La psychiatrie est et reste une pratique de la rencontre avec la folie qui s’appuie sur des discours qui lui sont étrangers, changeants dans le temps et dans l’espace. Ainsi, la pluridisciplinarité ne peut que faire référence aux différents discours – qui le plus souvent se disputent une position hégémonique plutôt qu’ils n’acceptent de cohabiter – contre, tout contre (aurait dit Sacha Guitry) lesquels s’appuie la pratique psychiatrique.

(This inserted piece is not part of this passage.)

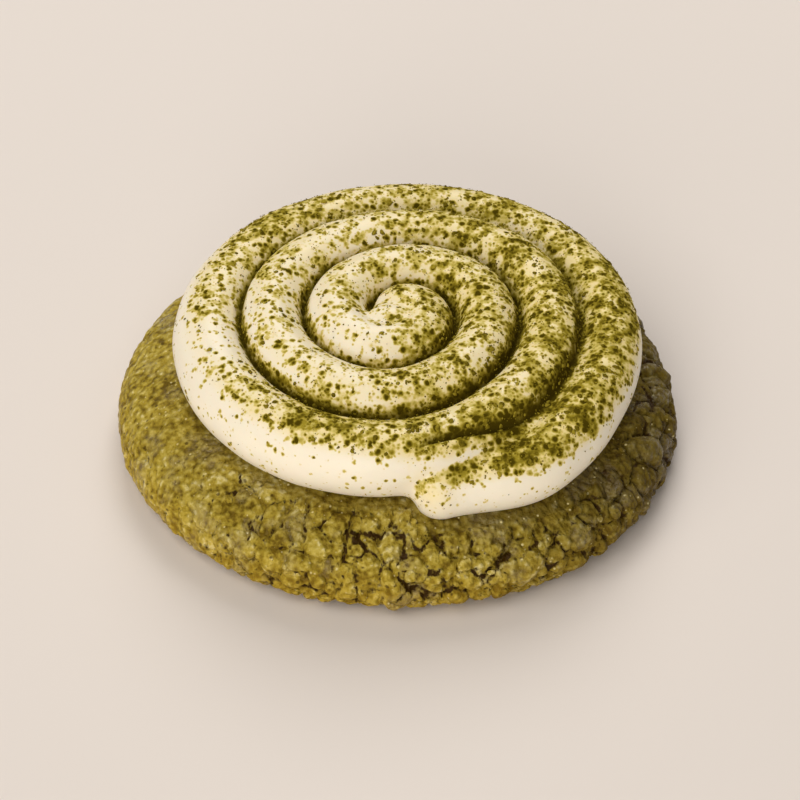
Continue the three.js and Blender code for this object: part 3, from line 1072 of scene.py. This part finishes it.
def rope_rings():
    """Cross-sections for every ring of the ball that becomes the rope, its ends rounded."""
    plain = ROPE_RINGS + 1 - 2 * CAP_RINGS
    fine = np.linspace(0, TURNS, 4000)
    line = rope_line(fine)[0]
    length = np.concatenate([[0], np.cumsum(np.linalg.norm(np.diff(line, axis=0), axis=1))])
    turns = np.interp(np.linspace(0, length[-1], plain), length, fine)
    bend = np.radians(np.linspace(90, 90 / CAP_RINGS, CAP_RINGS))
    turns = np.concatenate([np.zeros(CAP_RINGS), turns, np.full(CAP_RINGS, TURNS)])
    reach = np.concatenate([-np.sin(bend), np.zeros(plain), np.sin(bend[::-1])])
    share = np.concatenate([np.cos(bend), np.ones(plain), np.cos(bend[::-1])])
    swell = rope_line(turns)[2]
    return rope_stations(turns, reach * ROPE_WIDTH / 2 * swell, share)


def powder_share(points, normals):
    """Share of the cream that powder hides: most at the right, where it was sifted from, least at
    the left and front, on what faces up and to the right and in the grooves between turns."""
    angle = np.arctan2(points[:, 1], points[:, 0])
    radius = np.hypot(points[:, 0], points[:, 1])
    around = 0.62 + 0.17 * np.cos(angle - DENSEST_ANGLE) + 0.06 * np.cos(2 * angle + math.radians(125))
    around -= 0.12 * (1 - smoothstep(20 * MM, 42 * MM, radius))
    piled = 0
    for x, y, reach, more in PATCHES:
        near = np.exp(-(((points[:, 0] / MM - x) ** 2 + (points[:, 1] / MM - y) ** 2) / reach**2))
        around += more * near
        piled += max(more, 0) * near
    around = np.clip(around, 0, 1)
    facing = normals @ unit(np.array(SIFTED_FROM))
    reach = mix(1.8, 2.8, smoothstep(0, 0.6, normals[:, 0]) * around)
    groove = 1 - smoothstep(0.3 * MM, reach * MM, groove_gap(points))
    tip_patch = np.exp(-((np.linalg.norm(points - TIP_PATCH_PLACE, axis=1) / TIP_PATCH_REACH) ** 2))

    # The coil's outer flank stays bare, and inner flanks that face away catch powder as well
    outside = smoothstep(-5 * MM, 0, radius - outermost_radius(angle))
    easy = (1 - outside) * smoothstep(0.35, 0.65, around)
    fallen = around * smoothstep(0.42 - easy - piled, 0.82 - 0.6 * easy - 0.5 * piled, facing) + 0.02
    return np.maximum(np.maximum(fallen, (0.3 + 0.65 * around) * groove), 0.6 * tip_patch)


def noise_offset(share):
    """What to add to the shader's noise so that it passes its mean on that share of the surface.
    The powers come close to the quantile of a normal distribution."""
    share = np.clip(share, 0.002, 0.88)
    return NOISE_SPREAD * (share**0.135 - (1 - share) ** 0.135) / 0.1975


class COOKIE_OT_sift(bpy.types.Operator):
    """Sift matcha over the cream: the largest clumps, smaller ones and fine grains"""

    bl_idname = "cookie.sift"
    bl_label = "Sift matcha"

    def execute(self, context):
        sizes = context.scene.cookie_sizes
        chance = np.random.default_rng(5)
        cream = bpy.data.objects["piped_cream"]
        corners, normals, areas = corner_table(cream.data)
        local = corners - COIL_CENTRE
        share = powder_share(local, normals)
        clusters = np.array([noise.noise(p) for p in local / POWDER_CLUSTER])
        weight = areas * share**1.3 * np.clip(0.5 + 1.6 * clusters, 0.03, 1.6)
        powder = green_tea_powder(sizes)

        chosen = chance.choice(len(areas), sizes.small_clumps, p=weight / weight.sum(), replace=False)
        radii = mix(0.16 * MM, 0.5 * MM, chance.uniform(0, 1, len(chosen)) ** 2)
        large_places, large_normals, large_radii = largest_clumps()
        clumps = scatter_balls(
            "matcha_clumps",
            ball_points(subdivisions=2, roughness=0.6, variants=8, seed=1.7),
            np.concatenate([corners[chosen], large_places]),
            np.concatenate([normals[chosen], large_normals]),
            np.concatenate([radii, 0.55 * large_radii]),
            flatness=0.4,
            sink=0.3,
            chance=chance,
        )
        finish_piece(clumps, "matcha_clumps", powder, "piped_cream")

        weight = areas * share * np.clip(0.6 + 1.2 * clusters, 0.08, 1.4)
        fine = chance.choice(len(areas), sizes.grains, p=weight / weight.sum(), replace=True)
        grain_places = corners[fine] + chance.normal(0, 0.15 * MM, (len(fine), 3))
        grains = scatter_balls(
            "matcha_grains",
            ball_points(subdivisions=1, roughness=0.8, variants=6, seed=4.9),
            grain_places,
            normals[fine],
            mix(0.07 * MM, 0.18 * MM, chance.uniform(0, 1, len(fine)) ** 2),
            flatness=0.6,
            sink=0.3,
            chance=chance,
        )
        finish_piece(grains, "matcha_grains", powder, "piped_cream")

        # The cream's material reads how much powder lies there, how near a clump, and how deep the groove,
        # which it darkens partly with powder and partly with painted shade, wider on right-facing flanks at
        # the right
        write_values(cream.data, "dust", noise_offset(share))
        write_values(cream.data, "film", np.clip(share * 1.15, 0, 1))
        rightward = smoothstep(-0.2, 0.5, normals[:, 0]) * smoothstep(-10 * MM, 25 * MM, local[:, 0])
        filled = GROOVE_WIDTH * (1 + 0.4 * rightward)
        write_values(cream.data, "groove", np.maximum(1 - groove_gap(local) / filled, 0))
        write_values(cream.data, "stain", stain_near(local, local[chosen], radii))
        return {"FINISHED"}


def largest_clumps():
    """Places, normals and radii of the largest clumps, by the CAD part's rule."""
    places, normals, radii = [], [], []
    index = 0
    while len(places) < CLUMPS:
        turns = TURNS * (1 - math.sqrt(scatter(index, 1)))
        across = CLUMP_SPREAD * (2 * scatter(index, 2) - 1)
        centre, side, up = rope_stations(np.array([turns]))
        offset = side[0] * math.sin(across) + up[0] * math.cos(across)
        point = centre[0] + offset
        towards = math.cos(math.atan2(point[1], point[0]) - math.radians(-20))
        if scatter(index, 3) <= 0.45 + 0.55 * max(towards, 0):
            places.append(point + COIL_CENTRE)
            normals.append(unit(offset))
            radii.append(mix(*CLUMP_RADIUS, scatter(index, 4) ** 2))
        index += 1
    return np.array(places), np.array(normals), np.array(radii)


def stain_near(corners, places, radii):
    """How much each corner of the cream is stained by the clumps beside it, from 0 to 1."""
    columns = np.floor(places[:, :2] / STAIN_REACH).astype(int)
    homes = {}
    for i, key in enumerate(map(tuple, columns)):
        homes.setdefault(key, []).append(i)
    stain = np.zeros(len(corners))
    corner_columns = np.floor(corners[:, :2] / STAIN_REACH).astype(int)
    order = np.lexsort(corner_columns.T)
    ordered = corner_columns[order]
    starts = np.nonzero(np.any(np.diff(ordered, axis=0) != 0, axis=1))[0] + 1
    for group in np.split(order, starts):
        x, y = corner_columns[group[0]]
        near = [i for dx in (-1, 0, 1) for dy in (-1, 0, 1) for i in homes.get((x + dx, y + dy), ())]
        if near:
            away = np.linalg.norm(corners[group, None] - places[None, near], axis=2)
            stain[group] = np.sum(np.exp(-((away / (radii[near] * 1.5)) ** 2)), axis=1)
    return 1 - np.exp(-1.6 * stain)


class COOKIE_OT_stage(bpy.types.Operator):
    """Lay the paper, light it softly from the left front and set the camera"""

    bl_idname = "cookie.stage"
    bl_label = "Set stage"

    def execute(self, context):
        start_piece()
        bpy.ops.mesh.primitive_plane_add(size=6)
        paper = context.object
        paper.name = "paper"
        paper.data.materials.append(studio_paper())

        place_light("key_light", (-0.8, -0.7, 1.6), 1.8, 19, "#FFFAF4")
        place_light("back_light", (0.1, 1.0, 1.0), 0.8, 10.2, "#FFFCF8")
        place_light("front_fill", (-0.35, -1.6, 0.5), 1.0, 12, "#FFFAF4")

        world = bpy.data.worlds.new("soft_room")
        world.use_nodes = True
        background = world.node_tree.nodes["Background"]
        background.inputs["Color"].default_value = srgb("#F8F2EC")
        background.inputs["Strength"].default_value = 0.19
        context.scene.world = world
        context.scene.view_settings.view_transform = "Standard"

        camera = bpy.data.cameras.new("camera")
        camera.sensor_width = SENSOR_MM
        camera.lens = PIXELS_PER_MM * CAMERA_DISTANCE / MM * SENSOR_MM / PHOTO_PIXELS
        camera.shift_x = 0.5 - COIL_MIDDLE_PIXEL[0] / PHOTO_PIXELS
        camera.shift_y = COIL_MIDDLE_PIXEL[1] / PHOTO_PIXELS - 0.5
        back = Vector((0, -math.cos(CAMERA_ELEVATION), math.sin(CAMERA_ELEVATION)))
        seat = bpy.data.objects.new("camera", camera)
        seat.location = Vector(COIL_CENTRE) + Vector((0, 0, MIDDLE_HEIGHT)) + CAMERA_DISTANCE * back
        seat.rotation_euler = (math.pi / 2 - CAMERA_ELEVATION, 0, 0)
        context.scene.collection.objects.link(seat)
        context.scene.camera = seat
        return {"FINISHED"}


def place_light(name, place, size, power, colour):
    """A square softbox that faces the cookie."""
    light = bpy.data.lights.new(name, "AREA")
    light.size = size
    light.energy = power
    light.color = srgb(colour)[:3]
    stand = bpy.data.objects.new(name, light)
    stand.location = place
    stand.rotation_euler = (-Vector(place)).to_track_quat("-Z", "Y").to_euler()
    bpy.context.scene.collection.objects.link(stand)


# ---------------------------------------------------------------- panel and registration


class COOKIE_PT_panel(bpy.types.Panel):
    """Every step of the cookie, in order"""

    bl_idname = "COOKIE_PT_panel"
    bl_label = "Matcha cookie"
    bl_space_type = "VIEW_3D"
    bl_region_type = "UI"
    bl_category = "Cookie"

    def draw(self, context):
        for name in CookieSizes.__annotations__:
            self.layout.prop(context.scene.cookie_sizes, name)
        for step in STEPS:
            self.layout.operator(step.bl_idname)


STEPS = (COOKIE_OT_bake, COOKIE_OT_crumble, COOKIE_OT_pipe, COOKIE_OT_sift, COOKIE_OT_stage)
CLASSES = (CookieSizes, *STEPS, COOKIE_PT_panel)


def register():
    for made in CLASSES:
        bpy.utils.register_class(made)
    bpy.types.Scene.cookie_sizes = bpy.props.PointerProperty(type=CookieSizes)


def unregister():
    del bpy.types.Scene.cookie_sizes
    for made in reversed(CLASSES):
        bpy.utils.unregister_class(made)


def main():
    register()
    bpy.ops.cookie.bake()
    bpy.ops.cookie.crumble()
    bpy.ops.cookie.pipe()
    bpy.ops.cookie.sift()
    bpy.ops.cookie.stage()


if __name__ == "__main__":
    main()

C’est là une des découvertes qu’autorise à un praticien occidental la fréquentation des malades mentaux en Guinée. Mais le regard éloigné qu’il porte alors sur sa pratique en Europe ne permet ces découvertes qu’à condition qu’il se refuse d’importer purement et simplement en Afrique un savoir-faire et ses aprioris issus d’un espace, d’un temps et d’une histoire qui viennent d’ailleurs.
Les conséquences vont cependant bien au-delà. Par exemple, en matière d’enseignement de la psychiatrie : comment enseigner une pratique, un savoir-faire, sans le partager ? Plus proche du compagnonnage que de l’enseignement universitaire, la pratique psychiatrique s’exerce plutôt qu’elle ne s’enseigne. Le Dr Abdoulaye Sow nous a relaté son expérience : il lui fut demandé en 2015 d’évaluer, lors d’un long voyage à l’intérieur du pays, la pertinence de la formation théorique (qui s’appuyait sur le mhGAP de l’OMS) qu’avaient reçue à Conakry des médecins généralistes guinéens. Une fois rentrés dans leur dispensaire, le Dr Sow les y a rencontrés. Il dut bien vite reconnaître que peu (pas un ?) des médecins avait mis en pratique ce que d’aucuns prétendaient être les bases d’un enseignement de la psychiatrie.

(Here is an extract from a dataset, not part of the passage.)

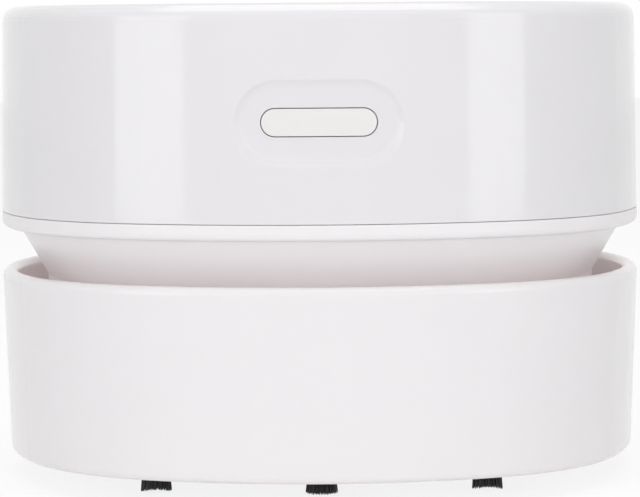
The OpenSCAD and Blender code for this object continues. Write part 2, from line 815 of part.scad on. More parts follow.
module motor_leads() {
    over = cap_top + terminal_h + fit;
    high = ceiling_z - lead_r - 0.6;
    down_y = board_front + 1.2;
    color("red") for (side = [-1, 1])
        lead([[side*terminal_x, 0, over], [side*terminal_x, 0, high], [side*terminal_x, down_y, high],
              [side*terminal_x, down_y, board_top + fit]]);
}

module battery_leads() {
    high = tab_top + 2;
    end_y = tab_y + tab_t/2;
    land_x = board_w/2 - 2;
    land_y = board_front + 2.5;
    color("black") {
        for (side = [-1, 1])
            lead([[side*cell_x, end_y, tab_top + fit], [side*cell_x, end_y, high],
                  [side*land_x, end_y, high], [side*land_x, land_y, high],
                  [side*land_x, land_y, board_top + fit]]);
        lead([[-cell_x, -end_y, tab_top + fit], [-cell_x, -end_y, high], [cell_x, -end_y, high],
              [cell_x, -end_y, tab_top + fit]]);
    }
}

module switch_leads() {
    back_y = switch_board_y + board_t + fit;
    high = ceiling_z - 3*lead_r - switch_lead_drop;
    bow_y = back_y + switch_lead_bow;
    exit_z = button_z + switch_lead_up;
    down_y = board_front + switch_lead_landing;
    color("white") for (side = [-1, 1])
        lead([[side*switch_lead_x, back_y, exit_z], [side*switch_lead_x, bow_y, exit_z],
              [side*switch_lead_x, bow_y, high], [side*switch_lead_x, down_y, high],
              [side*switch_lead_x, down_y, board_top + fit]]);
}

dust_cup();
cup_seal();
inlet_chimney();
bristle_tuft(0);  // bristle_tuft_1
bristle_tuft(1);  // bristle_tuft_2
bristle_tuft(2);  // bristle_tuft_3
bristle_tuft(3);  // bristle_tuft_4
bristle_tuft(4);  // bristle_tuft_5
bristle_tuft(5);  // bristle_tuft_6
bristle_tuft(6);  // bristle_tuft_7
bristle_tuft(7);  // bristle_tuft_8
lower_housing();
top_cover();
power_button();
switch_plunger();
switch_body();
switch_board();
switch_board_screws();
motor_can();
motor_end_cap();
motor_terminals();
motor_sleeve();
motor_screws();
motor_shaft();
fan_impeller();
fan_plate();
fan_plate_screws();
housing_screws();
filter_frame();
filter_mesh();
filter_foam();
battery_left();
battery_right();
cradle_left();
cradle_right();
battery_tabs();
circuit_board();
circuit_board_screws();
charger_chip();
charge_socket();
socket_tongue();
motor_leads();
battery_leads();
switch_leads();
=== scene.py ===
# %% [markdown]
# # A desktop mini vacuum cleaner
# This lesson dresses a small white desk vacuum: a glossy drum over a satin cup that stands on
# brush tufts. The shapes come from a CAD frame in metres, so here we make the camera, the
# finishes, the bristles and the light. Nearly everything is white, so the object reads only
# through gloss, soft shadow and the reflections of two tall lamps.

# %% The frame
import math
import random

import bmesh
import bpy
from mathutils import Matrix, Vector


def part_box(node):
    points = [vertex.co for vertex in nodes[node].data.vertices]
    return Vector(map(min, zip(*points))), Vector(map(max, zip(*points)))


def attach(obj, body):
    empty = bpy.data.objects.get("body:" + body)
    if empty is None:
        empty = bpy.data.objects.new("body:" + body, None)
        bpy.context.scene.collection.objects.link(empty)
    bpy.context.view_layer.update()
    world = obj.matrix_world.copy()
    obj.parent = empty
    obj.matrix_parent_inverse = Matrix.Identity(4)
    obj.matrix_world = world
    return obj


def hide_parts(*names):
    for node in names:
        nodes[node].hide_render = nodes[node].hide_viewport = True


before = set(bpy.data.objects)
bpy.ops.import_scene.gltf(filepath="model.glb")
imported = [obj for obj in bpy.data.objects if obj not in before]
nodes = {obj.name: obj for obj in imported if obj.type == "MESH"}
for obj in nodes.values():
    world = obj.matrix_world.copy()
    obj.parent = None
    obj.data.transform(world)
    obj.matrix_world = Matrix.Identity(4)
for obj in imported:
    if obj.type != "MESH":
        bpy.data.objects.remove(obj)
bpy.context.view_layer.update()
MM = 0.001

# %% [markdown]
# ## The camera
# The photograph is a close product shot through a long lens: the object fills the frame, and
# yet its rims bend only a little. How much the seam, the rim and the foot each bend gives the
# height of the eye, which is just under the top of the drum. We set the lens from that fit,
# lean the camera down a little, and roll it by the half degree that the photograph has.

# %% The camera
PHOTO_WIDTH = 640
focal_pixels = 3096
eye = Vector((0.0, -0.417, 0.05925))
lean_down = math.radians(4.15)
roll = math.radians(-0.43)

camera_data = bpy.data.cameras.new("photo_camera")
camera_data.sensor_width = 36.0
camera_data.lens = focal_pixels / PHOTO_WIDTH * camera_data.sensor_width
camera_data.clip_start = 0.01
camera = bpy.data.objects.new("photo_camera", camera_data)
camera.matrix_world = (Matrix.Translation(eye) @ Matrix.Rotation(math.pi / 2 - lean_down, 4, "X")
                       @ Matrix.Rotation(roll, 4, "Z"))
bpy.context.scene.collection.objects.link(camera)
bpy.context.scene.camera = camera
bpy.context.scene.view_settings.view_transform = "Standard"
print("lens", round(camera_data.lens, 1), "mm")

# %% [markdown]
# ## Small helpers for shader graphs
# A material is a graph of nodes. Short helpers keep each graph readable: one adds a node and
# sets its values, one adds a maths node from its inputs, and two make and place groups.
# Group sockets are made with interface.new_socket.

# %% Node helpers
def add(tree, kind, x=0, y=0, inputs=None, **values):
    """A node of that kind, with its settings, and inputs set to a value or linked from a socket."""
    made = tree.nodes.new("ShaderNode" + kind)
    made.location = (x, y)
    for name, value in values.items():
        setattr(made, name, value)
    for name, value in (inputs or {}).items():
        if isinstance(value, bpy.types.NodeSocket):
            tree.links.new(value, made.inputs[name])
        else:
            made.inputs[name].default_value = value
    return made


def maths(tree, operation, a, b=0.0, x=0, y=0, clamp=False):
    """The result of one maths node. a and b are numbers or sockets."""
    made = add(tree, "Math", x, y, {0: a, 1: b}, operation=operation)
    made.use_clamp = clamp
    return made.outputs[0]


def noise_scale(tree, size_mm, x=0, y=0):
    """The Scale at which a noise in object space, which is in metres, has features of that size."""
    return maths(tree, "DIVIDE", 1.0 / MM, size_mm, x, y)

# %% Group helpers
def new_group(name, ins, outs):
    """An empty group and its two ends. ins holds (name, default), outs holds (name, type)."""
    tree = bpy.data.node_groups.new(name, "ShaderNodeTree")
    for label, default in ins:
        kind = "NodeSocketVector" if isinstance(default, tuple) else "NodeSocketFloat"
        socket = tree.interface.new_socket(label, in_out="INPUT", socket_type=kind)
        socket.default_value = default
    for label, kind in outs:
        tree.interface.new_socket(label, in_out="OUTPUT", socket_type="NodeSocket" + kind)
    ends = tree.nodes.new("NodeGroupInput"), tree.nodes.new("NodeGroupOutput")
    ends[0].location = (-900, 0)
    ends[1].location = (600, 0)
    return tree, *ends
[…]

Une autre question sera celle-ci : si la psychiatrie est une pratique qui s’appuie contre, tout contre un discours sur la folie qui lui est étranger, qu’est donc ce discours en Guinée ? Je vous conseillerais pour trouver la réponse d’écouter les familles des patients. Vous entendriez alors que c’est bien à un ordre moral et aux discours qui le fonde que la folie s’oppose et s’appuie tout autant aujourd’hui en Guinée. 
Mais alors, si la psychiatrie est une pratique de la rencontre avec la folie, qu’est donc une maladie mentale si elle ne peut se définir qu’à partir de discours contre, tout contre lesquels elle s’oppose et s’appuie tout autant, mais qui lui sont étrangers ?

Dr Michel Dewez

1Michel Foucault, Le pouvoir psychiatrique. Cours au Collège de France 1973-1974,Seuil, 4° de couverture.

2Jean-Noël Missa, Naissance de la psychiatrie biologique, Presses Universitaires de France, 2006, p 273-274.